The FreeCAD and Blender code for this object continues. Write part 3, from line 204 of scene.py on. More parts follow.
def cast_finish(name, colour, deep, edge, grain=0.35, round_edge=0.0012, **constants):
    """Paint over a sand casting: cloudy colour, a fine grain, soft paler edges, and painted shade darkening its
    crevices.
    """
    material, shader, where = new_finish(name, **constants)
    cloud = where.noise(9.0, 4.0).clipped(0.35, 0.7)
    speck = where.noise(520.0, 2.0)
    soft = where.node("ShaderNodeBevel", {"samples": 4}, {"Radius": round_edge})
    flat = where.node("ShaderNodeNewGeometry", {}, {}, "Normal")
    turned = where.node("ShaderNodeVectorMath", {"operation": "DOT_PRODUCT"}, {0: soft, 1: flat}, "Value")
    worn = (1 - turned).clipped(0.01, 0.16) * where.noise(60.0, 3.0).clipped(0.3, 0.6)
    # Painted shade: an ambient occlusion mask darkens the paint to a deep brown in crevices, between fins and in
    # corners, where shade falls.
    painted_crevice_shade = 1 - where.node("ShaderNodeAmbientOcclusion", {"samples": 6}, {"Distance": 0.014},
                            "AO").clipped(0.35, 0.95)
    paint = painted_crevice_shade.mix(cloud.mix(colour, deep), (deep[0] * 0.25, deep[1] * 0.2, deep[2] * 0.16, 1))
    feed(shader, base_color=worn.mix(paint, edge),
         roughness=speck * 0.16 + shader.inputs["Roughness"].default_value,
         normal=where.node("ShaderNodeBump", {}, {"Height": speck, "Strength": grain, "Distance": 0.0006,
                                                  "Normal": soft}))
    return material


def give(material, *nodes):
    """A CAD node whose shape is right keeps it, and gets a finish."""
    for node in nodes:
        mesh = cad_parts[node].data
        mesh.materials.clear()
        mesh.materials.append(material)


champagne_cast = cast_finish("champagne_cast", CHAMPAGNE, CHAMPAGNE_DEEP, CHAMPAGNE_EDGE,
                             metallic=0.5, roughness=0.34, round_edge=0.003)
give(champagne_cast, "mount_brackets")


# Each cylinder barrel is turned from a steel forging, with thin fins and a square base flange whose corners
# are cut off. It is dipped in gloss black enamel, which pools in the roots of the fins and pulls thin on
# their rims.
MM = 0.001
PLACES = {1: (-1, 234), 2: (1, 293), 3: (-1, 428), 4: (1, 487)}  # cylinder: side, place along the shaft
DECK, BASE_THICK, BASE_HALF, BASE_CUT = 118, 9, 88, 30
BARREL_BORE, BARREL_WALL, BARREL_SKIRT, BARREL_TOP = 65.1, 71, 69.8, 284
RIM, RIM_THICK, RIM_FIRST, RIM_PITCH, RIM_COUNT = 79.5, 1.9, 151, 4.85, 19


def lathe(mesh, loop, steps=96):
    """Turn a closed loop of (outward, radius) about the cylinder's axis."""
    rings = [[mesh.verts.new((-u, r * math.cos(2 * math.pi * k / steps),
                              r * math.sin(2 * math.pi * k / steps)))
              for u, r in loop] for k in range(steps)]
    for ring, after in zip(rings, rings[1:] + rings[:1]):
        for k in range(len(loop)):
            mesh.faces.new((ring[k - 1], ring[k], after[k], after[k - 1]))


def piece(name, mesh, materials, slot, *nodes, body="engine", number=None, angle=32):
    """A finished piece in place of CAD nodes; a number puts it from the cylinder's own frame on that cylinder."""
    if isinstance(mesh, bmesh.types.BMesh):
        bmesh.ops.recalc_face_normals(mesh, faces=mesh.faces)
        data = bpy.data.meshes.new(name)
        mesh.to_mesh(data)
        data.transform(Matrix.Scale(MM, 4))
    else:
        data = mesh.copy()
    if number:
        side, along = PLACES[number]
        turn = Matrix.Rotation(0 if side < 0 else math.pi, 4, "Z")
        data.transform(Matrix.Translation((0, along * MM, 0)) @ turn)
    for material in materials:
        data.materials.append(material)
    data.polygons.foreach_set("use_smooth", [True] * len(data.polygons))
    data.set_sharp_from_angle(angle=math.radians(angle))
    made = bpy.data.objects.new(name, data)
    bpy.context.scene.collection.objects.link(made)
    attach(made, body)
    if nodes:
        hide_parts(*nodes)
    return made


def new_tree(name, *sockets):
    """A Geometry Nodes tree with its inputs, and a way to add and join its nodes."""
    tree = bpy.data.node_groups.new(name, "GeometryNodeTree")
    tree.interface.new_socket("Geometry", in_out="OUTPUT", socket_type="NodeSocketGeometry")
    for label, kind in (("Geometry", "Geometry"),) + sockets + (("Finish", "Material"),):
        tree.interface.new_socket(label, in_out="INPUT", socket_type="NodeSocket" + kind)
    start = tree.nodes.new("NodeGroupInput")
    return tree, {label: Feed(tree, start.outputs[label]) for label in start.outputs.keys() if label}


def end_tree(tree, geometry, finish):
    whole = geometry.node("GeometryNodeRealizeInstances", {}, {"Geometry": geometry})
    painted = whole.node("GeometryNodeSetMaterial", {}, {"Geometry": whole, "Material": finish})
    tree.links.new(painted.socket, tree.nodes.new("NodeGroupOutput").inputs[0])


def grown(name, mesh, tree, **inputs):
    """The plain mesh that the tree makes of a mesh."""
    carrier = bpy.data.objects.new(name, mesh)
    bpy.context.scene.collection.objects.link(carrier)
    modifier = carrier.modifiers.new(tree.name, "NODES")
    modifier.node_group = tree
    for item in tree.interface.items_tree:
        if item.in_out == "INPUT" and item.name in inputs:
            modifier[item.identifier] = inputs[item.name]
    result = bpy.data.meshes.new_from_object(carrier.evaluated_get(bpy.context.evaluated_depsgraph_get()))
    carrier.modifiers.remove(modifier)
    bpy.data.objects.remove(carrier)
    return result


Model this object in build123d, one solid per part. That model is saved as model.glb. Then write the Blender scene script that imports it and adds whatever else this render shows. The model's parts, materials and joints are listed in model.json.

__Set exercise__. From the listing above, reproduce all the lines exactly.

__Answer to this task__.
The FreeCAD and Blender code for this object continues. Write part 3, from line 204 of scene.py on. More parts follow.
def cast_finish(name, colour, deep, edge, grain=0.35, round_edge=0.0012, **constants):
    """Paint over a sand casting: cloudy colour, a fine grain, soft paler edges, and painted shade darkening its
    crevices.
    """
    material, shader, where = new_finish(name, **constants)
    cloud = where.noise(9.0, 4.0).clipped(0.35, 0.7)
    speck = where.noise(520.0, 2.0)
    soft = where.node("ShaderNodeBevel", {"samples": 4}, {"Radius": round_edge})
    flat = where.node("ShaderNodeNewGeometry", {}, {}, "Normal")
    turned = where.node("ShaderNodeVectorMath", {"operation": "DOT_PRODUCT"}, {0: soft, 1: flat}, "Value")
    worn = (1 - turned).clipped(0.01, 0.16) * where.noise(60.0, 3.0).clipped(0.3, 0.6)
    # Painted shade: an ambient occlusion mask darkens the paint to a deep brown in crevices, between fins and in
    # corners, where shade falls.
    painted_crevice_shade = 1 - where.node("ShaderNodeAmbientOcclusion", {"samples": 6}, {"Distance": 0.014},
                            "AO").clipped(0.35, 0.95)
    paint = painted_crevice_shade.mix(cloud.mix(colour, deep), (deep[0] * 0.25, deep[1] * 0.2, deep[2] * 0.16, 1))
    feed(shader, base_color=worn.mix(paint, edge),
         roughness=speck * 0.16 + shader.inputs["Roughness"].default_value,
         normal=where.node("ShaderNodeBump", {}, {"Height": speck, "Strength": grain, "Distance": 0.0006,
                                                  "Normal": soft}))
    return material


def give(material, *nodes):
    """A CAD node whose shape is right keeps it, and gets a finish."""
    for node in nodes:
        mesh = cad_parts[node].data
        mesh.materials.clear()
        mesh.materials.append(material)


champagne_cast = cast_finish("champagne_cast", CHAMPAGNE, CHAMPAGNE_DEEP, CHAMPAGNE_EDGE,
                             metallic=0.5, roughness=0.34, round_edge=0.003)
give(champagne_cast, "mount_brackets")


# Each cylinder barrel is turned from a steel forging, with thin fins and a square base flange whose corners
# are cut off. It is dipped in gloss black enamel, which pools in the roots of the fins and pulls thin on
# their rims.
MM = 0.001
PLACES = {1: (-1, 234), 2: (1, 293), 3: (-1, 428), 4: (1, 487)}  # cylinder: side, place along the shaft
DECK, BASE_THICK, BASE_HALF, BASE_CUT = 118, 9, 88, 30
BARREL_BORE, BARREL_WALL, BARREL_SKIRT, BARREL_TOP = 65.1, 71, 69.8, 284
RIM, RIM_THICK, RIM_FIRST, RIM_PITCH, RIM_COUNT = 79.5, 1.9, 151, 4.85, 19


def lathe(mesh, loop, steps=96):
    """Turn a closed loop of (outward, radius) about the cylinder's axis."""
    rings = [[mesh.verts.new((-u, r * math.cos(2 * math.pi * k / steps),
                              r * math.sin(2 * math.pi * k / steps)))
              for u, r in loop] for k in range(steps)]
    for ring, after in zip(rings, rings[1:] + rings[:1]):
        for k in range(len(loop)):
            mesh.faces.new((ring[k - 1], ring[k], after[k], after[k - 1]))


def piece(name, mesh, materials, slot, *nodes, body="engine", number=None, angle=32):
    """A finished piece in place of CAD nodes; a number puts it from the cylinder's own frame on that cylinder."""
    if isinstance(mesh, bmesh.types.BMesh):
        bmesh.ops.recalc_face_normals(mesh, faces=mesh.faces)
        data = bpy.data.meshes.new(name)
        mesh.to_mesh(data)
        data.transform(Matrix.Scale(MM, 4))
    else:
        data = mesh.copy()
    if number:
        side, along = PLACES[number]
        turn = Matrix.Rotation(0 if side < 0 else math.pi, 4, "Z")
        data.transform(Matrix.Translation((0, along * MM, 0)) @ turn)
    for material in materials:
        data.materials.append(material)
    data.polygons.foreach_set("use_smooth", [True] * len(data.polygons))
    data.set_sharp_from_angle(angle=math.radians(angle))
    made = bpy.data.objects.new(name, data)
    bpy.context.scene.collection.objects.link(made)
    attach(made, body)
    if nodes:
        hide_parts(*nodes)
    return made


def new_tree(name, *sockets):
    """A Geometry Nodes tree with its inputs, and a way to add and join its nodes."""
    tree = bpy.data.node_groups.new(name, "GeometryNodeTree")
    tree.interface.new_socket("Geometry", in_out="OUTPUT", socket_type="NodeSocketGeometry")
    for label, kind in (("Geometry", "Geometry"),) + sockets + (("Finish", "Material"),):
        tree.interface.new_socket(label, in_out="INPUT", socket_type="NodeSocket" + kind)
    start = tree.nodes.new("NodeGroupInput")
    return tree, {label: Feed(tree, start.outputs[label]) for label in start.outputs.keys() if label}


def end_tree(tree, geometry, finish):
    whole = geometry.node("GeometryNodeRealizeInstances", {}, {"Geometry": geometry})
    painted = whole.node("GeometryNodeSetMaterial", {}, {"Geometry": whole, "Material": finish})
    tree.links.new(painted.socket, tree.nodes.new("NodeGroupOutput").inputs[0])


def grown(name, mesh, tree, **inputs):
    """The plain mesh that the tree makes of a mesh."""
    carrier = bpy.data.objects.new(name, mesh)
    bpy.context.scene.collection.objects.link(carrier)
    modifier = carrier.modifiers.new(tree.name, "NODES")
    modifier.node_group = tree
    for item in tree.interface.items_tree:
        if item.in_out == "INPUT" and item.name in inputs:
            modifier[item.identifier] = inputs[item.name]
    result = bpy.data.meshes.new_from_object(carrier.evaluated_get(bpy.context.evaluated_depsgraph_get()))
    carrier.modifiers.remove(modifier)
    bpy.data.objects.remove(carrier)
    return result


Model this object in build123d, one solid per part. That model is saved as model.glb. Then write the Blender scene script that imports it and adds whatever else this render shows. The model's parts, materials and joints are listed in model.json.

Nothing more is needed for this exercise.